Published in Dawn, March 9th, 2025
Banning groups
THE Punjab government has released a list of ‘banned outfits’, warning the public that giving money to these groups is a crime punishable under the Anti-Terrorism Act, 1997. Numbering some 84 groups, the list mirrors a similar inventory of supposedly proscribed outfits maintained by Nacta.
While these organisations — ranging from religiously inclined and sectarian armed groups to ethno-nationalist separatists — are supposed to be out of commission, in many cases this is not true, and they operate with relative impunity.
The rationale behind the Punjab administration’s move seems to be the fact that as many people give zakat and other donations during the ongoing month of Ramazan, care should be taken so that people’s charity does not end up in the coffers of terrorists. While this is a noble aim, the bigger question is why such a large list of terrorist outfits still exists, and why these groups have not been permanently disabled.
As Pakistan faces multiple terrorist threats, the state’s approach of banning groups, and then letting them operate with new monikers, must be revisited if we are sincere in our counterterrorism endeavours. For example, some groups on the list have gone through several name changes since the Musharraf era: their names change, but their leaders, operatives and ideologies remain the same.
Moreover, while the state has banned sectarian groups, they still freely organise and hold massive rallies in Pakistan’s cities. Similarly, while those peacefully struggling for their rights get the rough end of the stick from the state, violent elements — such as the ladies and gentlemen of Islamabad’s Lal Masjid — are treated with kid gloves, with the state ‘negotiating’ with those who have threatened it on multiple occasions. Until this glaring disconnect is addressed, Pakistan can ban a thousand groups, but militant violence will not come down.
If the state has banned a group on paper, this means it has sufficient evidence of wrongdoing against it.
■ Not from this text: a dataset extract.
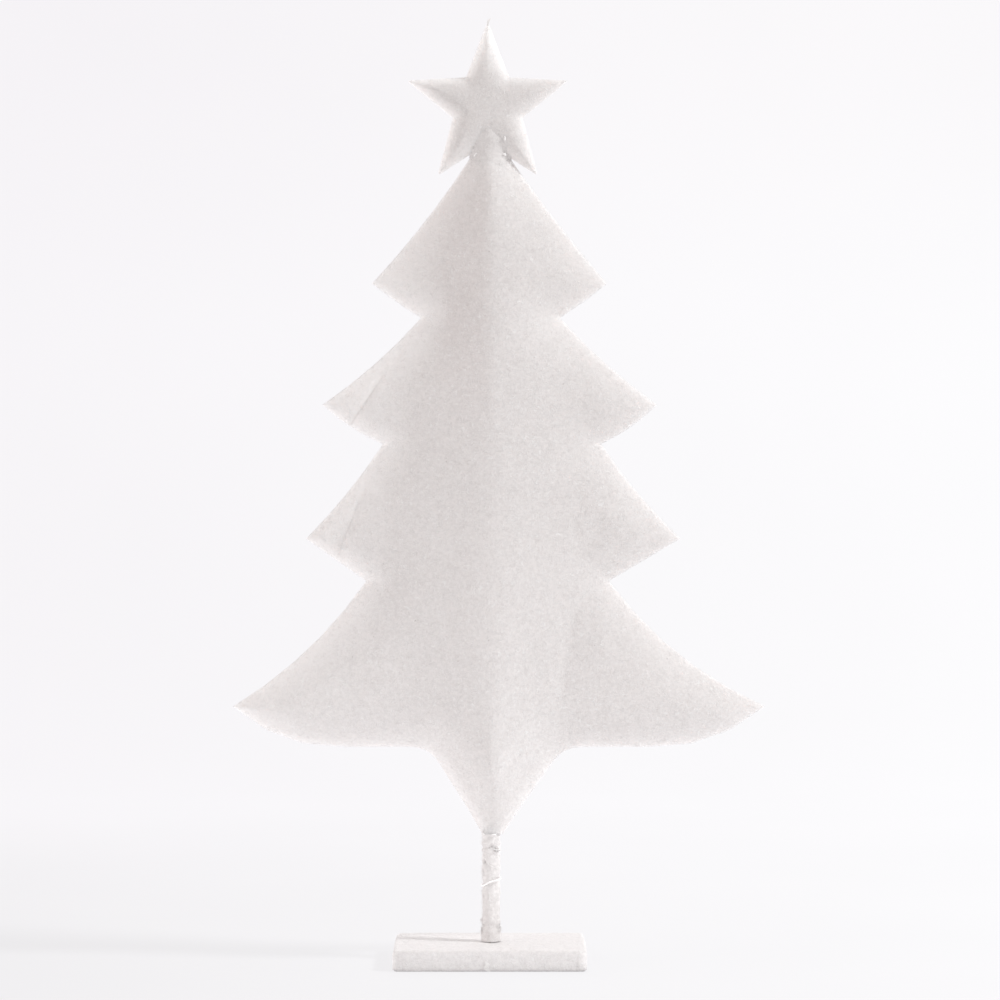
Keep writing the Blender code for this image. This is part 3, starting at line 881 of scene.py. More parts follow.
def tree_padding(flat, loop, shape, seed=0):
    """Half the tree's thickness at each point of the plane. seed is 0 for the front and 1 for the back."""
    x, z = flat[:, 0], flat[:, 1]
    climb = (z - TRUNK_TOP) / (SHOULDER_HEIGHT - TRUNK_TOP)
    on_left = x < RIDGE_SHIFT
    valley = np.where(on_left, mixed(VALLEY_LEFT, climb), mixed(VALLEY_RIGHT, climb))
    wing, ridge, blunt = (mixed(pair, climb) for pair in (WING, RIDGE, RIDGE_ROUND))
    across = (np.sqrt((x - RIDGE_SHIFT) ** 2 + blunt**2) - blunt) / valley
    bend = np.where(on_left, mixed(BEND_LEFT, climb), mixed(BEND_RIGHT, climb * 2))
    tent = np.maximum(1 - across, 0) ** bend
    dip = np.where(on_left, 0, DIP_DEPTH) * hump(z - DIP_HEIGHT, DIP_REACH[0]) * hump(across - 1, DIP_REACH[1])
    depth = depth_inside(flat, loop)
    pillow = rounded(np.minimum(depth / TREE_ROLL, 1), 0.65) * (wing * (1 - dip) + (ridge - wing) * tent)
    level = smooth_step(0, 0.012, depth) * smooth_step(0, 0.010, np.abs(x - RIDGE_SHIFT))
    pillow += lumps(flat, shape.lump, seed) * level
    pillow -= pucker(flat, seed) * np.exp(-depth / SEAM_REACH)
    if seed == 0:
        pillow = creased(pillow, flat, depth, shape.tip_flat)
    trunk = np.clip((z - MOUTH_HEIGHT) / TRUNK_RISE, 0, 1)
    middle = RIDGE_SHIFT * trunk
    left, right = (low + (high - low) * trunk for low, high in zip(MOUTH_SIDES, TRUNK_SIDES))
    column = np.clip(np.where(x < middle, (middle - x) / (middle + left), (x - middle) / (right - middle)), 0, 1)
    pillow = np.where(z > SHOULDER_HEIGHT - 0.022, np.maximum(pillow, over_dowel(x, LIP_RADIUS)), pillow)
    tube = mixed((MOUTH_SIDES[0], RIDGE[0]), trunk) * np.sqrt(1 - column**2)
    return tube + (pillow - tube) * trunk


def away_from_dowel(middle):
    return np.hypot(middle[:, 0], middle[:, 1]) > 0.004


class PADDEDTREE_OT_tree(Operator):
    """Makes the padded tree from its front and back panels"""

    bl_idname = "padded_tree.tree"
    bl_label = "Padded tree"
    bl_options = {"REGISTER", "UNDO"}

    def execute(self, context):
        shape = context.scene.tree_shape
        loop = neck_rim([(p.x, p.z, -p.y if p.y < -CLEARANCE else 0.0) for p in outline_of("tree_front_cover")])
        loop = [(x, z - MOUTH_DROP if z < MOUTH_HEIGHT + CLEARANCE else z, gap) for x, z, gap in loop]
        loop = curve_corners(loop, ((-TRUNK_SIDES[0], TRUNK_TOP), (TRUNK_SIDES[1], TRUNK_TOP)), HEM_CURVE)
        ridge = ((RIDGE_SHIFT, MOUTH_HEIGHT + 0.008), (RIDGE_SHIFT, TREE_HIGH.z - 0.006))
        flat, faces, kind, opening = flat_panel(loop, shape.spacing, ridge, seed=11)
        sides = [tree_padding(flat, loop, shape, seed) * shape.start_share for seed in (0, 1)]
        pillow = closed_pillow("tree_pillow", flat, faces, kind, opening, *sides)
        blow_up(pillow, shape, "held")
        line_bore(pillow)
        subdivide_once(pillow, sharp_corners(loop))
        # Painted light where the tree has hardly any wadding and on its low left wings, and painted shade on its left
        # flank and its creases' lines
        finish_piece(pillow, fleece_material("tree_fleece", thin=0.46, creases=CREASES),
                     ("tree_front_cover", "tree_back_cover", "tree_filling"))
        # The seam has more loose fibres than the panels
        add_fuzz("tree", pillow, context.scene.tree_fuzz.tree_count, seed=21,
                 wanted=lambda middle, normal: away_from_dowel(middle) * (1.0 + 1.5 * (np.abs(middle[:, 1]) < 0.0025)))
        return {"FINISHED"}


def subdivide_once(obj, corners):
    """Smooth faces twice as fine. The seam keeps its line, and its corners stay sharp."""
    mesh = obj.data
    index = obj.vertex_groups["seam"].index
    on_seam = {v.index for v in mesh.vertices if any(g.group == index for g in v.groups)}
    sharp = mesh.attributes.new("crease_edge", "FLOAT", "EDGE")
    held = mesh.attributes.new("crease_vert", "FLOAT", "POINT")
    for edge in mesh.edges:
        if all(end in on_seam for end in edge.vertices):
            closed = all(abs(mesh.vertices[end].co.y) < CLEARANCE for end in edge.vertices)
            sharp.data[edge.index].value = 1.0 if closed else 0.8
    for number in on_seam:
        here = mesh.vertices[number].co
        if any(math.hypot(here.x - x, here.z - z) < 1e-5 for x, z in corners):
            held.data[number].value = 1.0
    for polygon in mesh.polygons:
        polygon.use_smooth = True
    modifier = obj.modifiers.new("even_out", "SUBSURF")
    modifier.levels = modifier.render_levels = 1
    apply_modifiers(obj)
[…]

The logical corollary should mean cases against the leaders and financiers of such violent groups, so that they are prosecuted and jailed. Though some jihadist leaders have been prosecuted, many others remain free. The battle against violent extremism will be a long and hard one, and will require long-term efforts such as promoting genuine moderation in society, as well as deradicalisation campaigns.
But the first steps of this long struggle must be defeating terrorist groups in the field, and ensuring that banned groups are actually banned. If groups are able to re-emerge under new names and continue their destructive activities, all efforts to fight terrorism will fail despite the loss of tens of thousands of precious civilian and security personnel’s lives.